I’ve never heard of that. Cite?
It does not. The Queens de jure powers are quite real. She could pick up the phone tomorrow and tell her commissioners not to assent to a bill and it will not become law.
You are mixing legal and political powers. The Queen has little of the latter true. But, she has plenty of the former. She does not exercise them due to the political fall out of using them. Now, what would happen if we had a situation where a monarch felt they had to refuse assent. The Government would resign. The issue would go to the people in a general election. Now, it could end with the monarch and perhaps the whole institution deposed. On the other hand the public could easily decide, “you know what, the Queen was right” and vote them out of power. This would be the political end of the persons of that Government. They all know that. So this gives them an incentive to continue to compromise. Nobody wants such a situation to arise.

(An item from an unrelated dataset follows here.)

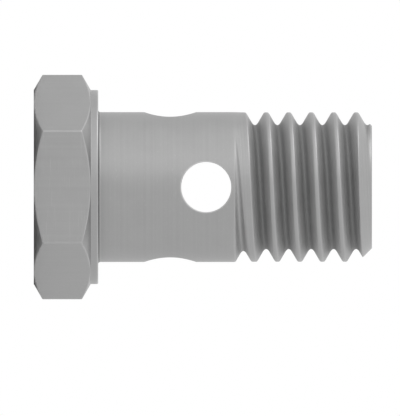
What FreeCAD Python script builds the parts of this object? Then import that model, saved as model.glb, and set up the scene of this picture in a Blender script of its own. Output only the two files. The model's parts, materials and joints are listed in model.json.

Ooh, you have to ask. I swear I read it somewhere, but can’t for the life of me remember. That’ll teach me for saying something I can’t substantiate. I’m happy to retract it until I can verify.
At the very least, if it did happen, or if it could have happened, that is what’s expected would happen!
Although, I think it should be added that even if people felt the Queen was right, they would by and large also be horrified of a monarch getting involved in politics. It would damage the institution either way.